The problem I was addressing via this metaphor isn't new in oral tradition studies. Albert Lord, in his seminal 1960 work, The Singer of Tales, entitled his fifth chapter, "Songs and the Song" (99–123). According to this distinction, the plural "songs" refers to any specific performance of the tradition (or parole), and the definite singular "the song" refers to the tradition itself, the langue that precedes and envelops "songs" but is itself unsingable, unutterable, only ever potential. Lord refers to "the song" as "a flexible plan of themes, some of which are essential and some of which are not" (99). And, consequentially, the transmission and preservation of "the song" in these terms differs dramatically from from the transmission and preservation of any given parole. Lord says of the singer of "the song":
His idea of stability, to which he is deeply devoted, does not include the wording, which to him has never been fixed, nor the unessential parts of the story. He builds his performance, or song in our sense [i.e., parole], on the stable skeleton of narrative, which is the song in his sense [i.e., langue]. (99)
If all of this seems a bit confusing, think about any of the seemingly endless versions of any classic Christmas song we've been listening to for the last five weeks. I heard at least three different versions of "Santa Baby" this month, one each by Eartha Kitt, Madonna, and Taylor Swift. These songs are all very different in terms of their style and their affect, and they each evoke a different response from me (e.g., I viscerally hate Madonna's version). Their words may be exactly the same across all three versions (though I haven't checked whether or not they are), but the variation between them is important. So what makes them the same song? And what enables their variations without any of these versions becoming "a different song"? These are the questions I'd like to see us raise, mutatis mutandis, of the four gospels.
In order to raise a similar issue, John Miles Foley refers to the "tale within a tale" in his 1995 book, The Singer of Tales in Performance, which in its very title evokes Lord's earlier work:
[W]e could observe that any performance/version is fundamentally a "tale within a tale," with the avenues of implication necessarily running both ways. The present tale [parole] both enriches and is enriched by the larger, implied tale [langue]—itself unperformed (and unperformable) but metonymically present to the performer and audience" (48, n. 44)
In fact, I first read Foley's book in the summer of 2005, so my landing on the langue/parole metaphor to express these issues was in direct response to Foley's discussion.

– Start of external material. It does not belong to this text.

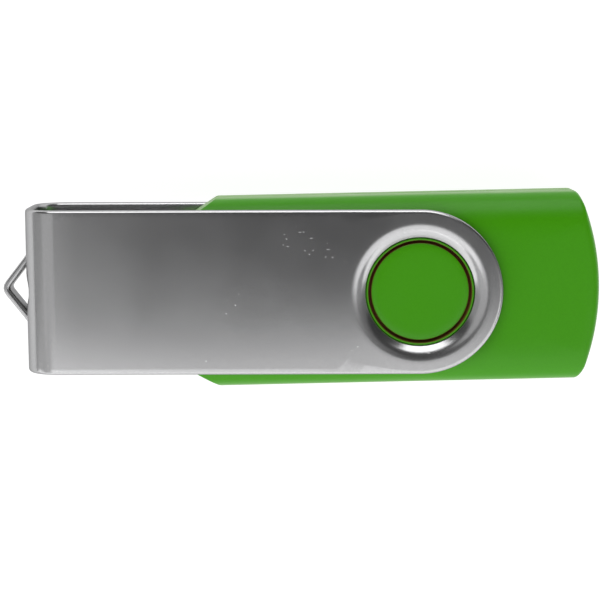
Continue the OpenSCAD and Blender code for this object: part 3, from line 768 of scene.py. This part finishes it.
def clip_metal(clip):
    """Blasted stainless steel with a fine grain, slow drifts in gloss, specks and scratches."""
    nodes = Nodes("clip_metal")
    nodes.set(Metallic=1.0, Specular_Tint=(0.45, 0.45, 0.45, 1))
    here = nodes.place(offset=tuple(SWIVEL))
    grain = nodes.noise(here, 7.0, 3.0, 0.6)
    patches = nodes.noise(here, 0.12, 2.0)
    rough = nodes.ramp(patches, 0.3, 0.7, clip.roughness - 0.015, clip.roughness + 0.015)
    rough = nodes.maths("ADD", rough, nodes.ramp(grain, 0.3, 0.7, -0.003, 0.003))
    # Tiny specks and short scratches, most of them in one worn spot of the upper arm
    dots = nodes.voronoi(here, 0.9, voronoi_dimensions="2D")
    lines = nodes.voronoi(nodes.place(scale=(0.16, 1.3, 1), turn=0.6), 0.9, voronoi_dimensions="2D")
    speck = nodes.maths("MAXIMUM", nodes.ramp(dots, 0.04, 0.09, 1.0, 0.0),
                        nodes.ramp(lines, 0.01, 0.04, 1.0, 0.0))
    spot = nodes.add("VectorMath", {0: here, 1: WORN_SPOT}, operation="DISTANCE").outputs["Value"]
    worn = nodes.maths("ADD", nodes.noise(here, 0.3, 1.0), nodes.ramp(spot, 1.0, 7.0, 0.28, 0.0))
    speck = nodes.maths("MULTIPLY", speck, nodes.ramp(worn, 0.68, 0.74, 0.0, 1.0))
    pale = tuple(min(1.0, c * 1.7) for c in clip.colour)
    tint = nodes.mix_colour(nodes.ramp(grain, 0.2, 0.8, 0.0, 1.0),
                            tuple(c * 0.93 for c in clip.colour),
                            tuple(c * 1.05 for c in clip.colour))
    nodes.to(Base_Color=nodes.mix_colour(speck, tint, pale), Roughness=rough)
    height = nodes.bump(grain, 0.0006)
    nodes.to(Normal=nodes.bump(speck, 0.004, normal=height))
    return nodes.material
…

All of this comes back to my mind because I'm reviewing The Interface of Orality and Writing: Speaking, Seeing, Writing in the Shaping of New Genres (A. Weissenrieder and R. Coote, eds.; WUNT 260; Tübingen: Mohr Siebeck, 2010). Today I started John Miles Foley's essay, "Plentitude and Diversity: Interactions between Orality and Writing" (103–18). In the overview to his article, Foley refers to "rule-governed variation" and the navigation of "webs of potentials" (103), both of which get at precisely the issue of how any "oral-derived text" relates to the living tradition it expresses. These phrases, I think, provide a more helpful way for thinking about how the gospels, for example, relate to each other and to the larger "Jesus tradition" of which they are but individual instances or expresses (paroles). Indeed, the phrase "rule-govered variation" nearly depends on the langue/parole metaphor for its explanatory power: the set of rules that governs variation in the expression of any tradition is the system of potentials (langue) that enables the expression (parole) in the first place.